One constant refrain throughout, though, was Thalia Laric and Steven van Wyk’s commissioned work, Mode, which gave singer Robin Botha ample opportunity to show off her vocal range. The quartet of dancers handled the exacting piece with assurance and ease, always a crowd pleaser.

The Eoan Group were by far the most visible of local dance companies with three varied performances on the main programme, plus two on the off-main programme. Their skills level continues to improve – their ensemble work is strong – and Mishka Medell is becoming more confident in her own style of choreography, though it was still very sweet to see her mother, Abeedah, dance with the group in Splitting Images.

Debbie Turner’s Cape Academy of Performing Arts students were also much in evidence, with several of the former students dancing as Cape Dance Company for Belinda Nusser’s Fade Out Five on the main programme, with Mthuthuzeli November showing off a level of polish that should see him highlighted in CDC’s showcase later this year. He has clearly been working hard.

While the programme gave ample notes about what choreographers had planned, themes and messages weren’t always apparent to the audience. Multimedia wasn’t much in evidence, and the less- than-enthusiastic response to Horses Heads Company’s SIMIlar pretty much summed up the audience’s aversion to anything that didn’t move fast and in a fairly straight-forward presentation.

After a second performance that was more adroit performance art than strictly traditional dancing per se, one grumpy person said: “Maar wa’s ‘ie dans?” to which I replied: “Just wait”, knowing full well that FO8 Dance Collective were up next and they did not disappoint.

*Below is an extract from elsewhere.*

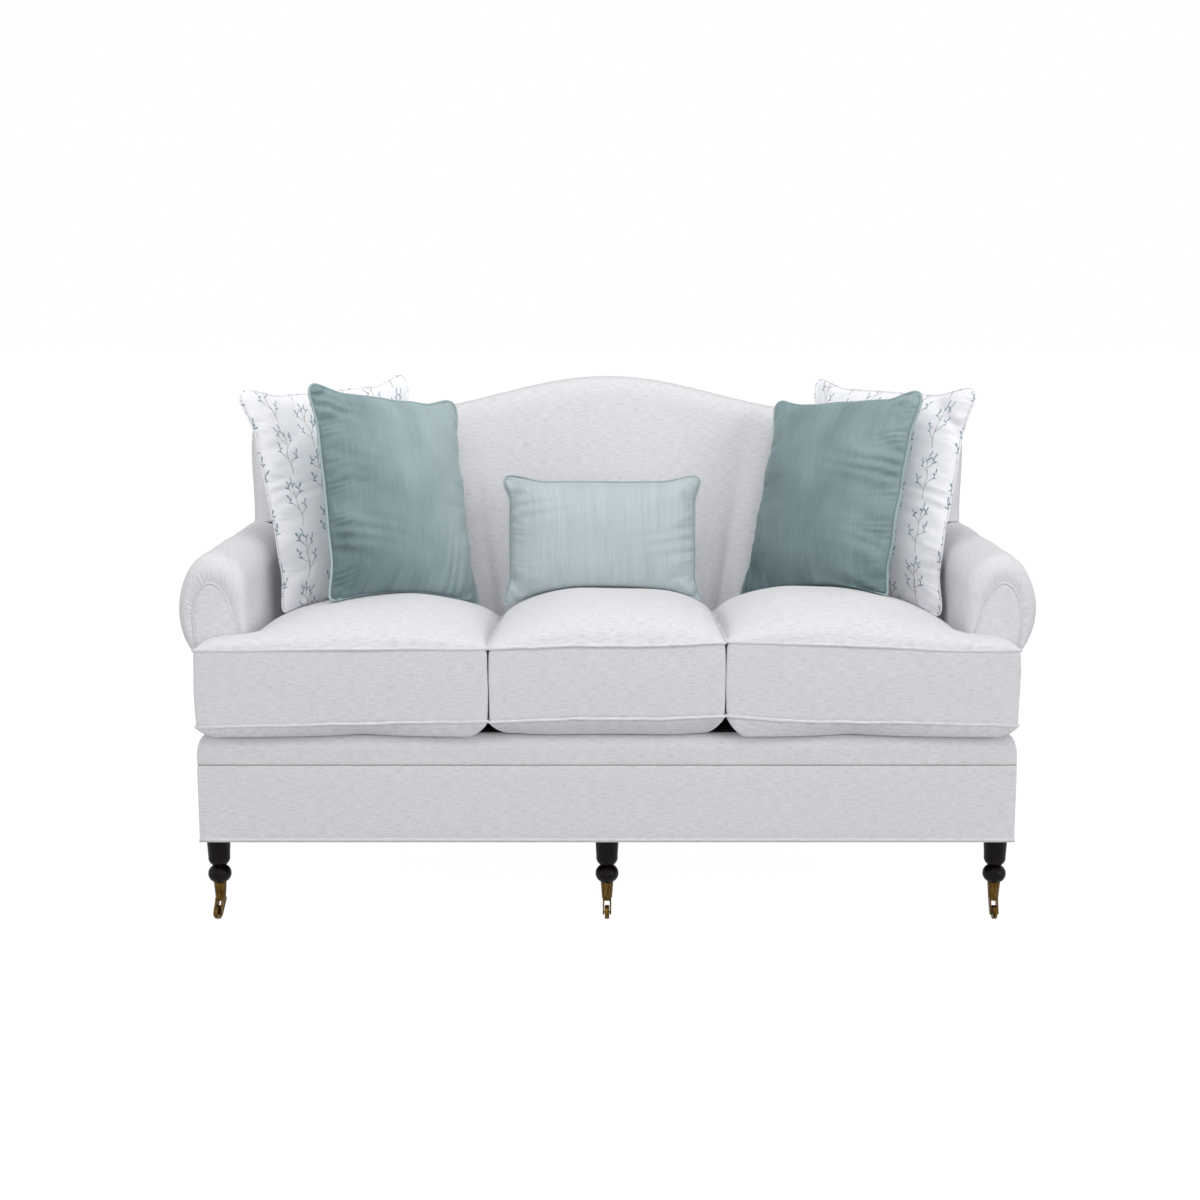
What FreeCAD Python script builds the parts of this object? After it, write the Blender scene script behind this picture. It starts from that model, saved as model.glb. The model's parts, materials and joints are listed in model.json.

They have changed their soundtrack since their CT Fringe Festival performance (for the better) and had people on their feet after a poignant, lyrical and, above all, passionate and focused performance. The Architecture of Tears reminds you that it isn’t just sad emotions that make you cry, it is the intensity of the emotion that turns on the waterworks.

Coming back to the performance art. Levern Botha (First Physical Theatre) made a welcome return to the Cape Town stage with Athina Vahler’s Deadringer – a hybrid work which combined the physicality of the boxing world with dance.

By the time she ended with a reprise of the routine she’d begun with, that first sequence made a whole lot more sense, as she was playing on the idea of identity –at one point challenging the audience with the words “you don’t know who I am” and then proceeding to show us.

Mamela Nyamza, too, got her own dig in about audience expectations and her own identity when she posed those questions she gets asked over and over like, “what do your family think of what you do?” or “why did you choose ballet and not African dance?” in Wena Mamela. Drawing on word play around the phatic communication “yoh” she eventually modulated this to “you”, throwing the questions right back at the audience, again pointing out that we don’t necessarily understand who she is, but what do our questions to her say about us and the way we think?

When it comes to theme, Mzo Gaza of Sibonelo Dance Project went political with his Ababhidisi – The Conductors and his message came through loud and clear – that there are leaders in society leading people down dangerous paths which makes people lose their connection to community and a sense of right and wrong. He effectively mixed up different dance styles, over a disturbing soundtrack.

Head of the UCT Dance Department, Lisa Wilson, and Janine Booysen also took UCT Footprints Repertory Dance into touchy territory with Uprising. Their work was inspired by injustices perpetrated against women, but this led into a stirring invocation for women to fight back, rather than simply leaving it as a portrait of contemporary conditions.

Despite the huge programme and dealing with hundreds of dancers and technical hiccups, festival director Nicolette Moses still managed to create a well-organised showcase of the state of dance in the Western Cape – which basically seems to be well-nourished in the creativity stakes, full of eager young dancers who are sometimes more enthusiastic than necessarily technically proficient and companies that are trying really hard, but which are seriously underfunded.